様々な終わりが巻き込まれてゆく始まり

2004年9月上旬。私は、房総半島の突端辺り、東京湾が太平洋へと開いている近くの浜辺を、幾人かの知人と歩いていた。

遠くに台風が北上しているという話だったが、その日、内房のあたりは良い天気だった。

浜辺から、桟橋が伸びていた。なにより釣りが好きな先生に尋ねると、釣りの他には用途が思いつかないと答えが返ってくる、そんな桟橋だった。浅瀬の底が見える辺りまでは木造の橋が渡されていて、その先の水深が深くなってゆくあたりからコンクリート突堤が真直ぐに沖へと延びているのだった。

海岸には、いろいろなものが打ち上げられていて、狸のような熊の子どものような死骸を通り過ぎたあとで、一行は、桟橋の手前にさしかかった。私は桟橋の先まで行ってみたかった。申し合わせたのでもなく、一行は桟橋を先へ先へと渡っていった。

台風の影響か、その浜辺ではかつてないほど高い波が寄せていたのだと、釣りをしに何度もそこに来たことのある先生は、いささか興奮した口調で言った。

サーファーが何人かサーフィンしている。その様子を桟橋で、真横から見ていると、目が合ったりする。

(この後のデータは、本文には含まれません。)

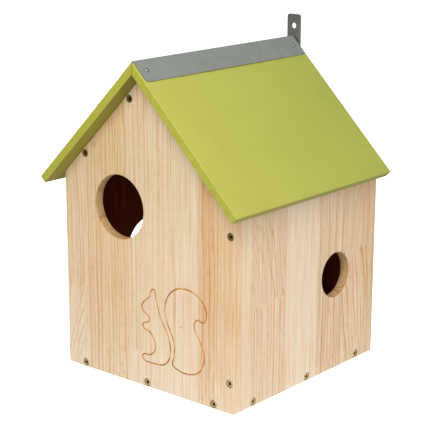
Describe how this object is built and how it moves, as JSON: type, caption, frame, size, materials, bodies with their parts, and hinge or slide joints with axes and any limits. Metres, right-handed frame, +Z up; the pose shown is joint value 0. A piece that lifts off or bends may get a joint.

ちょっと気まずいような奇妙な光景だ。

数十メートル歩いた先端あたりに一同がさしかかったころ、急に大きな波が来て、みんな靴やズボンをぬらしてしまった。あわて気味に、歓声をあげたりしながら、みんなで岸に引き換えしたけれど、それほど危険というわけでもなかった。

波は、一点において見れば、上下運動であって、桟橋の片端を覗き込みながら、私は、波のうねりがゆったりと上下する様子を見ていた。

旅行で滝つぼなどを見に行くことがあったりすると、飽きずに水面の微細な変化を眺めたりしてしまう。

海水は、さまざまなミネラルや養分が溶け込んでいるだけあって、淡水よりも粘り気がつよいものなのだということに、いまさらながら気がついたりする。

淡水という言葉の字義通りの意味に、こうして書き込んでいて初めて気がついた。